Forward on Many Fronts
Tenant groups feel that while the housing situation is bleak, the future holds brighter prospects. The Mass Alliance of HUD Tenants has been organizing in expiring-use buildings for several years and has twice come close to passing state legislation to prevent owners from pre-paying their mortgages without making provisions for low- and moderate-income tenants. EFZ is also building relationships with other groups including expiring-use tenants and homeless activists, and has worked to establish a living wage ordinance.

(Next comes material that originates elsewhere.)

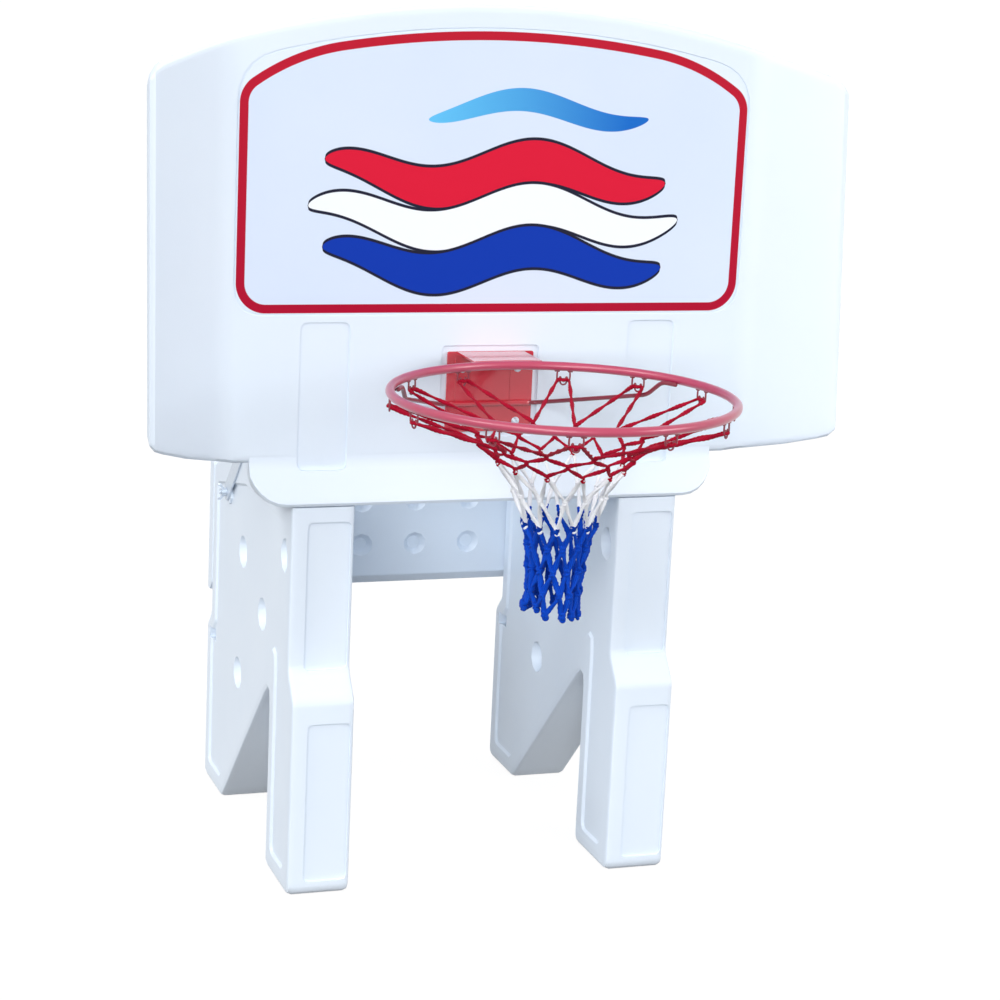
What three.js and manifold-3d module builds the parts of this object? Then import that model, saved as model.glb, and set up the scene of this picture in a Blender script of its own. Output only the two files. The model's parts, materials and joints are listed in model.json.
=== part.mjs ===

New organizations like the Greater Boston Interfaith Organization (GBIO) and the Boston Tenant Coalition (BTC) are currently focusing attention on the need for just-cause eviction protections and new rent regulations. A massive signature drive by GBIO forced greater state expenditures for housing. (See Shelterforce #115.) A recent BTC march and rally for the restoration of rent control attracted hundreds of demonstrators. Although they have not yet been successful, EFZ and other tenant groups will continue to make the case that city infusions of money will never be enough to solve the housing crisis in Cambridge.